Music education in this country has to be reviewed all over again. Teaching music cannot be done by confining the student to a particular tradition.

The two most exciting musicians in the local scene today, Harsha Makalanda and Pradeep Ratnayake are those who broke free of the tradtions they were brought up in, to become the wonderfully innovative artistes they are.

Makalanda was Sri Lanka’s finest jazz pianist before he began drawing from the Sinhala folk tradition to begin composing. Pradeep, grew up in the straitjacket of the Raag, where he mastered the Sitar, and then broke free to play jazz with Ravi Shankar’s sacred instrument.

The creative act in any medium demands a condition beyond all tradition. First we learn the basic principles of any art form, and there is no issue of tradition there. That comes later.

The Sinhala music establishment is yet to accept this. It looks down upon the immensely gifted musicians, Bhathiya and Santush. It is yet to appreciate what Khemadasa has done, and are uneasy with the likes of Pradeep Ratnayake.

It had already destroyed such pioneering talents as Sunil Shantha, BS Perera, and CT Fernando. These are performers and composers thrown up by the uprush of public preference, and that comes from a complex interplay of social conditions. No one has the right to discriminate against them from up above.

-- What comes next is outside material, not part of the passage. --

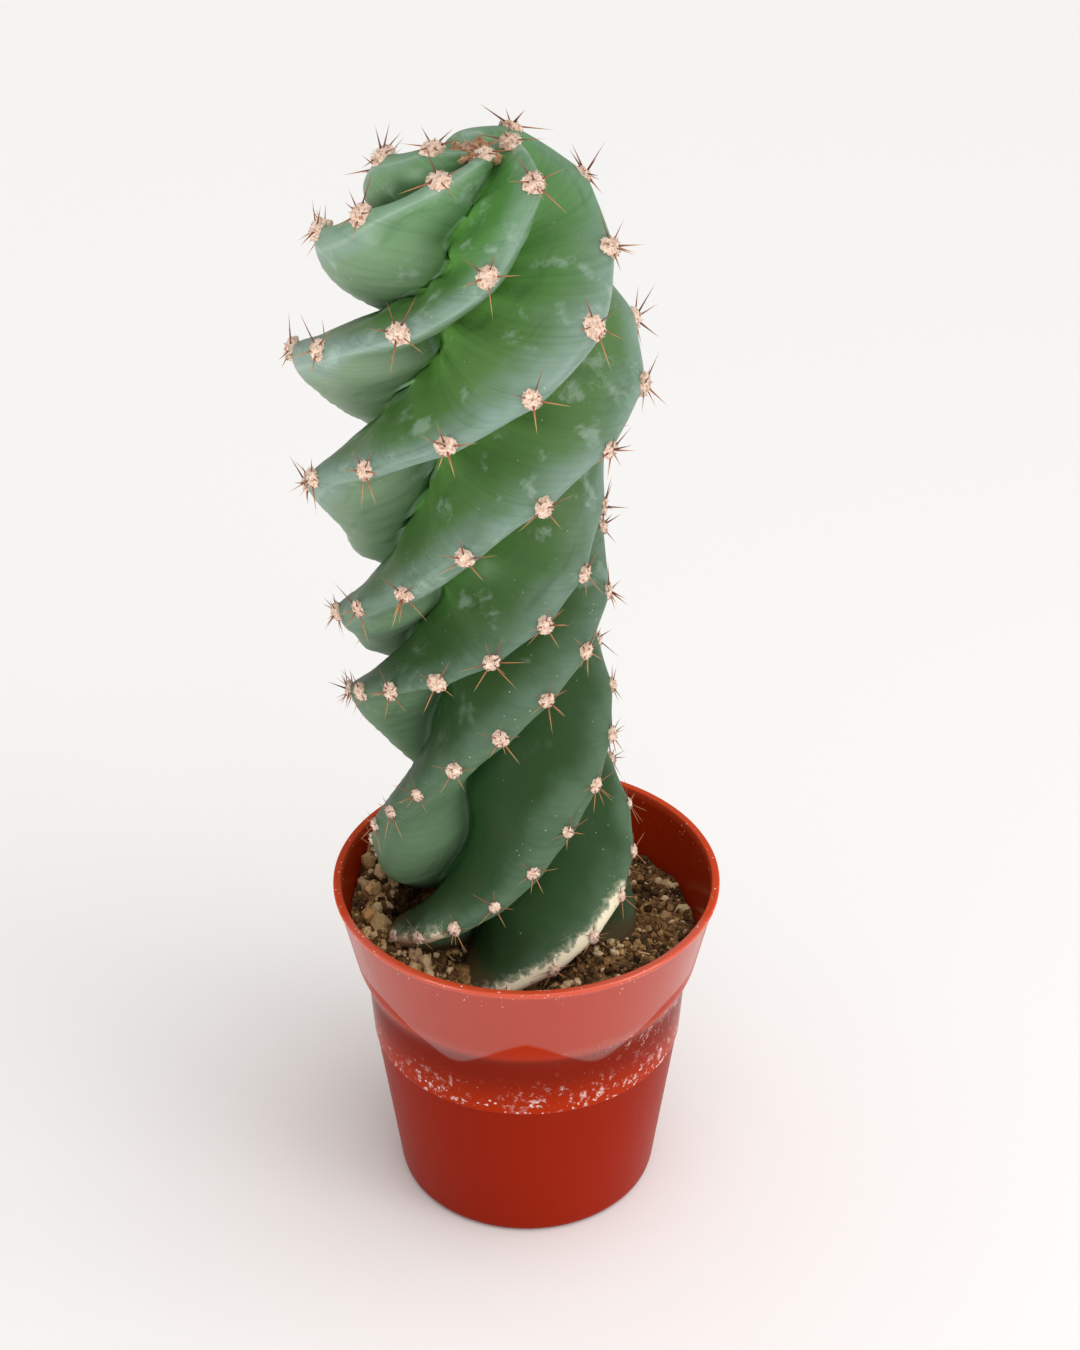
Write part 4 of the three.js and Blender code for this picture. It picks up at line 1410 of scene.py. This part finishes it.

Here it touches upon a basic principle which is beyond the issue of musical preference. It is related to human rights. Now that the field of music in this country has come under the purview of an institution with university status, let us begin all over again.

If we are to develop music in this country, let the institution teach the basics and provide the aspirants with facilities and the freedom to experiment with all forms; let them choose and let them create. Tradition will grow out of that. It cannot be carpentered.